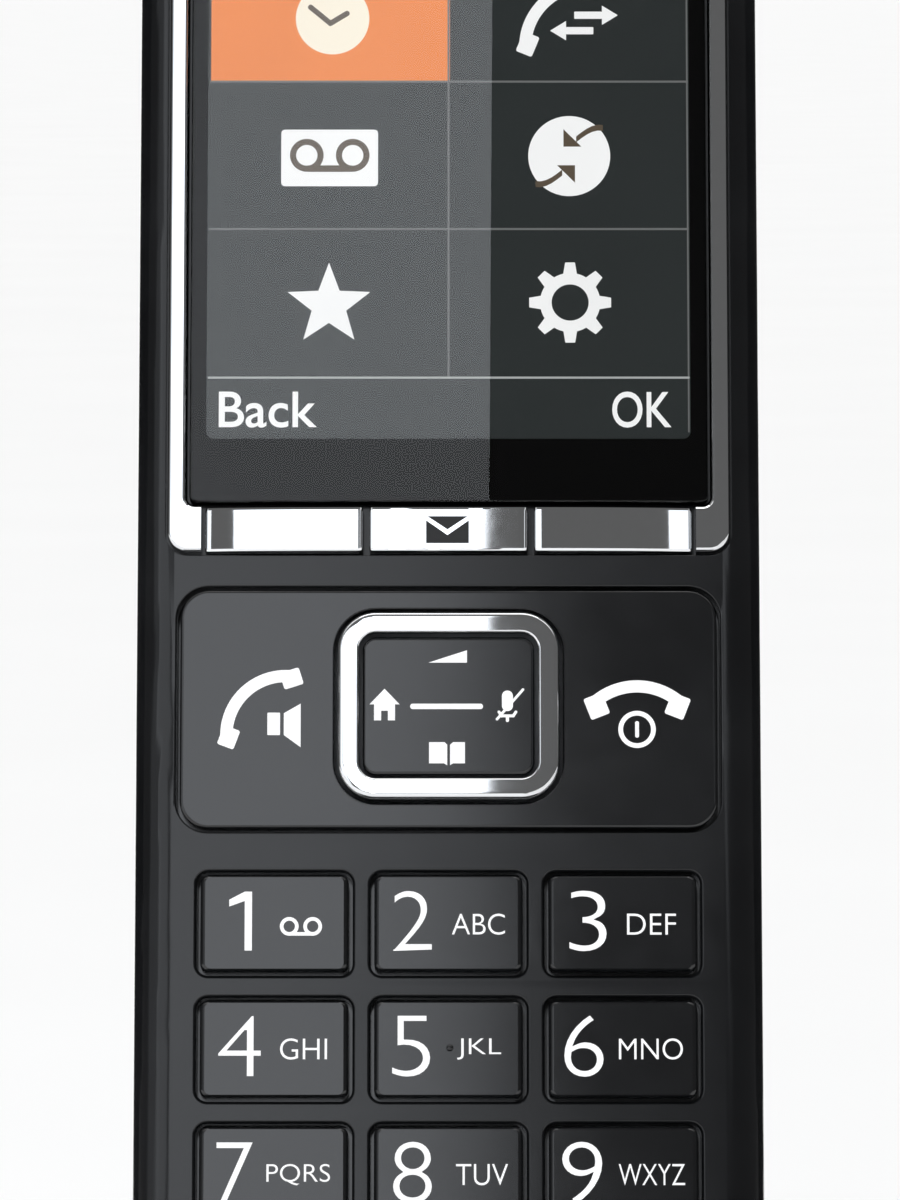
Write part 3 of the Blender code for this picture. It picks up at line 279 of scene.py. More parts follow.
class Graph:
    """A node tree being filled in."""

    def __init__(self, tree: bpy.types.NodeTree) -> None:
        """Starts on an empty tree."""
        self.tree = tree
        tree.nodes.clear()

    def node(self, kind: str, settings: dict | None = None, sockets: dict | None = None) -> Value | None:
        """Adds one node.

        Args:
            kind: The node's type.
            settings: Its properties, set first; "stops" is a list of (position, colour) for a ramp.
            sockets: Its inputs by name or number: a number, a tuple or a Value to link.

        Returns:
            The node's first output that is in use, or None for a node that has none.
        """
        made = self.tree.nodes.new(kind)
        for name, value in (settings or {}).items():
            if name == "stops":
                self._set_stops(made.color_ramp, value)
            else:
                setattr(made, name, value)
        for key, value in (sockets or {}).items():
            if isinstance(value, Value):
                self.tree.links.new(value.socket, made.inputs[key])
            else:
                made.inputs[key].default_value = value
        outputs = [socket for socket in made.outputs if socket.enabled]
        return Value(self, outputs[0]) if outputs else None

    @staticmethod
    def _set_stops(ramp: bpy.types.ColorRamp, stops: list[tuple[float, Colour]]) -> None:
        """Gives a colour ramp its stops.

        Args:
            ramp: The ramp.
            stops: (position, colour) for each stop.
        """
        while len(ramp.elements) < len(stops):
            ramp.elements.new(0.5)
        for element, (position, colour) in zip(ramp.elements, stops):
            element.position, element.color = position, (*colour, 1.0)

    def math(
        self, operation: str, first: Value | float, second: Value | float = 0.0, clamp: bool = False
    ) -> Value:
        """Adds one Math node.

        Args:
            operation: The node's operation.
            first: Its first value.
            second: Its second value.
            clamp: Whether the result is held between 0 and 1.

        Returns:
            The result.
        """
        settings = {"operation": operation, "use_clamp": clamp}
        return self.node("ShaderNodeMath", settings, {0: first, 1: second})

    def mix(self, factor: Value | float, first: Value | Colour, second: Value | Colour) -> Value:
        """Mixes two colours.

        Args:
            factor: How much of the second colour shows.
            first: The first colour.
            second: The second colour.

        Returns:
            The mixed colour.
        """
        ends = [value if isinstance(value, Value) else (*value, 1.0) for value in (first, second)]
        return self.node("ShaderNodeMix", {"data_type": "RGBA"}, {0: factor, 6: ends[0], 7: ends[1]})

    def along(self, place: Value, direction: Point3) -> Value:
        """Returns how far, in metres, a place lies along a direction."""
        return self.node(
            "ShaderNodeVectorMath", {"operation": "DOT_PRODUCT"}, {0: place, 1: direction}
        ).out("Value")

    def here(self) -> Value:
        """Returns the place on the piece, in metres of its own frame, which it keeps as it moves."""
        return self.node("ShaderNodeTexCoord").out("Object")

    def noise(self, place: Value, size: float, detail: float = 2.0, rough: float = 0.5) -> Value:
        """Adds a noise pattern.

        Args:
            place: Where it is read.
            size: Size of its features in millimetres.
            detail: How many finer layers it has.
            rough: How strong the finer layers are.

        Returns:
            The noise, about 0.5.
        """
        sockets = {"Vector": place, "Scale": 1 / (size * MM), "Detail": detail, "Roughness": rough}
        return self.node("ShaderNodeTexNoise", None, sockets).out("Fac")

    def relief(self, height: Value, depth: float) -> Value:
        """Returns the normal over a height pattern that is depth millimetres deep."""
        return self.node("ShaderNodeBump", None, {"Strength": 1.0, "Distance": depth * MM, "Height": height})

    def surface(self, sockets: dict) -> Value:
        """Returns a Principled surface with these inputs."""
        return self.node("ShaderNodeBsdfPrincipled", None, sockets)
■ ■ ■
• **WRITTEN EXERCISE**: Write out every line of the material again, exactly as it reads.

• **REPLY**:
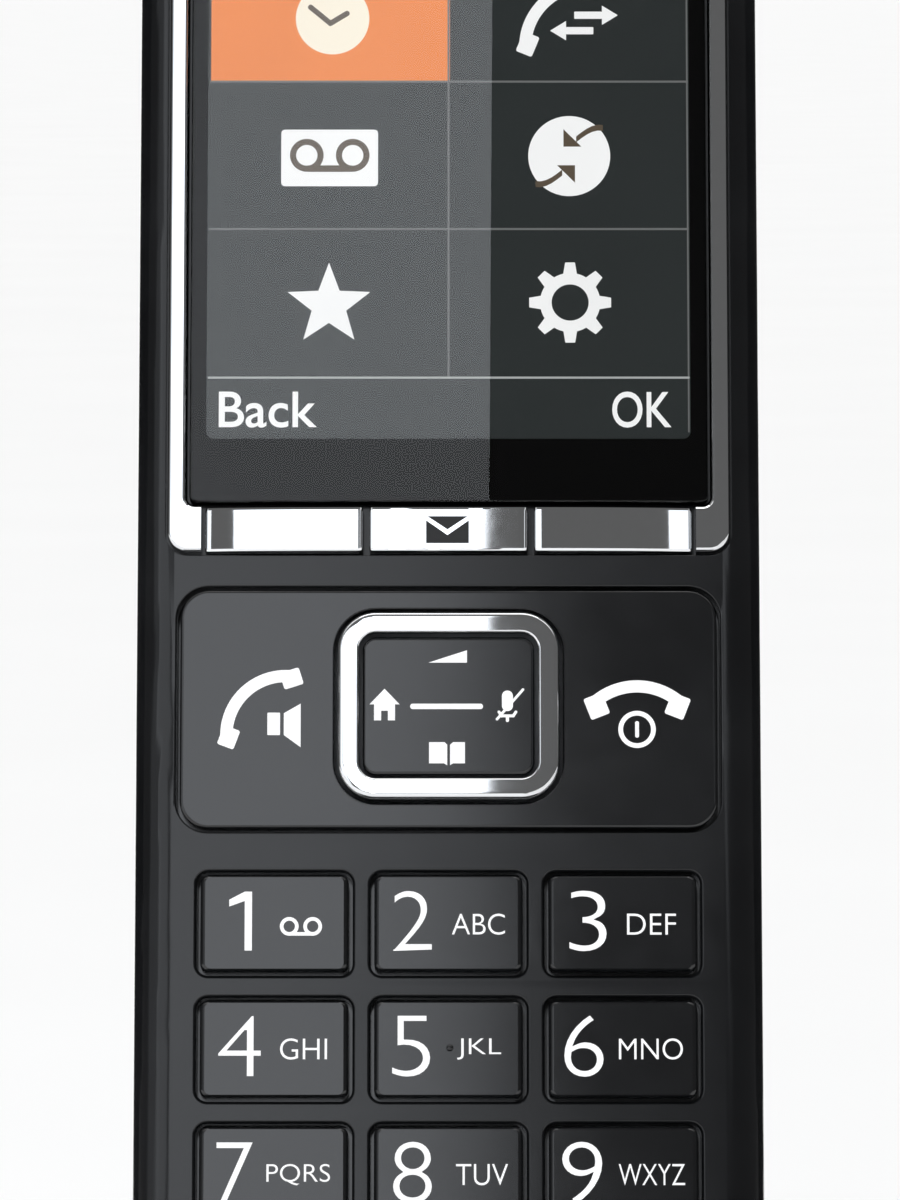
Write part 3 of the Blender code for this picture. It picks up at line 279 of scene.py. More parts follow.
class Graph:
    """A node tree being filled in."""

    def __init__(self, tree: bpy.types.NodeTree) -> None:
        """Starts on an empty tree."""
        self.tree = tree
        tree.nodes.clear()

    def node(self, kind: str, settings: dict | None = None, sockets: dict | None = None) -> Value | None:
        """Adds one node.

        Args:
            kind: The node's type.
            settings: Its properties, set first; "stops" is a list of (position, colour) for a ramp.
            sockets: Its inputs by name or number: a number, a tuple or a Value to link.

        Returns:
            The node's first output that is in use, or None for a node that has none.
        """
        made = self.tree.nodes.new(kind)
        for name, value in (settings or {}).items():
            if name == "stops":
                self._set_stops(made.color_ramp, value)
            else:
                setattr(made, name, value)
        for key, value in (sockets or {}).items():
            if isinstance(value, Value):
                self.tree.links.new(value.socket, made.inputs[key])
            else:
                made.inputs[key].default_value = value
        outputs = [socket for socket in made.outputs if socket.enabled]
        return Value(self, outputs[0]) if outputs else None

    @staticmethod
    def _set_stops(ramp: bpy.types.ColorRamp, stops: list[tuple[float, Colour]]) -> None:
        """Gives a colour ramp its stops.

        Args:
            ramp: The ramp.
            stops: (position, colour) for each stop.
        """
        while len(ramp.elements) < len(stops):
            ramp.elements.new(0.5)
        for element, (position, colour) in zip(ramp.elements, stops):
            element.position, element.color = position, (*colour, 1.0)

    def math(
        self, operation: str, first: Value | float, second: Value | float = 0.0, clamp: bool = False
    ) -> Value:
        """Adds one Math node.

        Args:
            operation: The node's operation.
            first: Its first value.
            second: Its second value.
            clamp: Whether the result is held between 0 and 1.

        Returns:
            The result.
        """
        settings = {"operation": operation, "use_clamp": clamp}
        return self.node("ShaderNodeMath", settings, {0: first, 1: second})

    def mix(self, factor: Value | float, first: Value | Colour, second: Value | Colour) -> Value:
        """Mixes two colours.

        Args:
            factor: How much of the second colour shows.
            first: The first colour.
            second: The second colour.

        Returns:
            The mixed colour.
        """
        ends = [value if isinstance(value, Value) else (*value, 1.0) for value in (first, second)]
        return self.node("ShaderNodeMix", {"data_type": "RGBA"}, {0: factor, 6: ends[0], 7: ends[1]})

    def along(self, place: Value, direction: Point3) -> Value:
        """Returns how far, in metres, a place lies along a direction."""
        return self.node(
            "ShaderNodeVectorMath", {"operation": "DOT_PRODUCT"}, {0: place, 1: direction}
        ).out("Value")

    def here(self) -> Value:
        """Returns the place on the piece, in metres of its own frame, which it keeps as it moves."""
        return self.node("ShaderNodeTexCoord").out("Object")

    def noise(self, place: Value, size: float, detail: float = 2.0, rough: float = 0.5) -> Value:
        """Adds a noise pattern.

        Args:
            place: Where it is read.
            size: Size of its features in millimetres.
            detail: How many finer layers it has.
            rough: How strong the finer layers are.

        Returns:
            The noise, about 0.5.
        """
        sockets = {"Vector": place, "Scale": 1 / (size * MM), "Detail": detail, "Roughness": rough}
        return self.node("ShaderNodeTexNoise", None, sockets).out("Fac")

    def relief(self, height: Value, depth: float) -> Value:
        """Returns the normal over a height pattern that is depth millimetres deep."""
        return self.node("ShaderNodeBump", None, {"Strength": 1.0, "Distance": depth * MM, "Height": height})

    def surface(self, sockets: dict) -> Value:
        """Returns a Principled surface with these inputs."""
        return self.node("ShaderNodeBsdfPrincipled", None, sockets)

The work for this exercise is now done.